If the alarm is raised, all guards must proceed posthaste towards Lady Valerius’ quarters to protect the Water Talisman, this mission’s main objective. Benny doesn’t care about this “stupid watery stone,” asserting that Lady Valerius is the only one who does. In fact, Garrett cares about the Water Talisman too, though only insofar as it can get him into a certain sealed cathedral. The straight-man guard sternly rebukes Benny, saying that, were he a captain, he could guard whatever he cared to: cloak-check girl included. However, as things stand, he must follow proper procedure.
This conversation clues players into the possible inner emotions of guards. Though they pace their patrols dutifully, their thoughts could be elsewhere. Forced to guard a certain hallway, one guard, like Benny, may wish to be near his crush. Rules restrict him to worshipping from afar. Many of us may relate to having feelings for someone in our workplace, but holding them in check as duty and rules constantly keep us from them.
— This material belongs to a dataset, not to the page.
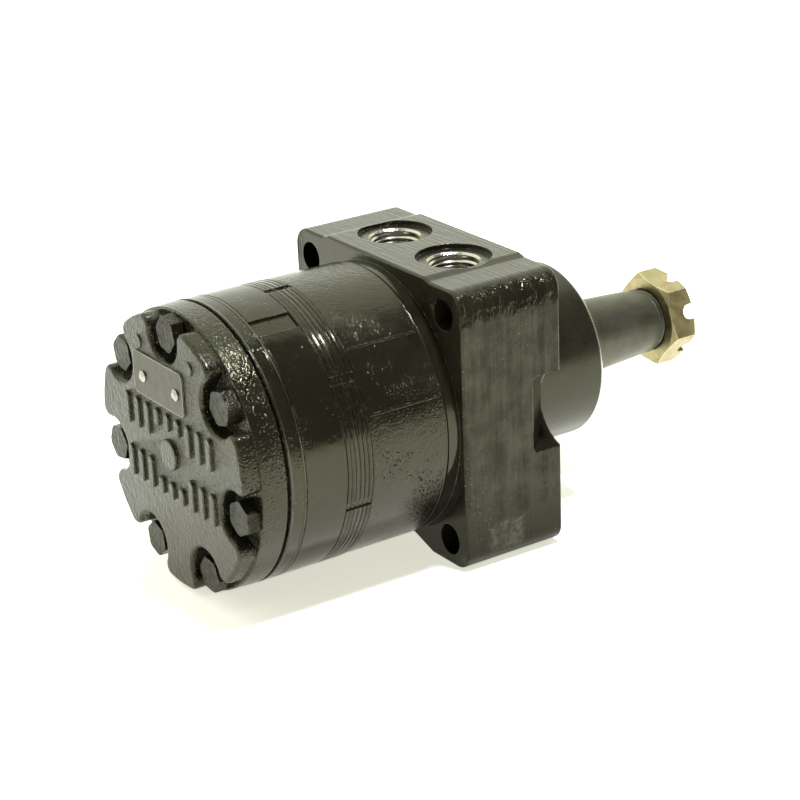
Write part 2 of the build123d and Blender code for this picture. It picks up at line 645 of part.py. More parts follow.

Perhaps Benny’s yearning for a chat with the cloak-check girl is the stuff of school-crushes – not something to take too deeply. However, from it one still gleans the personal side of guards. Playing as Garrett, one sees guards stationed outside of important locations, like Lady Valerius’ room, and sees them only as a security obstacle. But these guards could very well be daydreaming about cloak-check girls, wishing they were somewhere else, their mind not even on the treasure they’re guarding because they don’t even care about it. Thus, this “cloak-check girl” conversation connects players with a non-power-hungry, non-corrupt, non-devious side to the City. There are the treasure-hunters like Lady Valerius, and then there are the simple souls like Benny.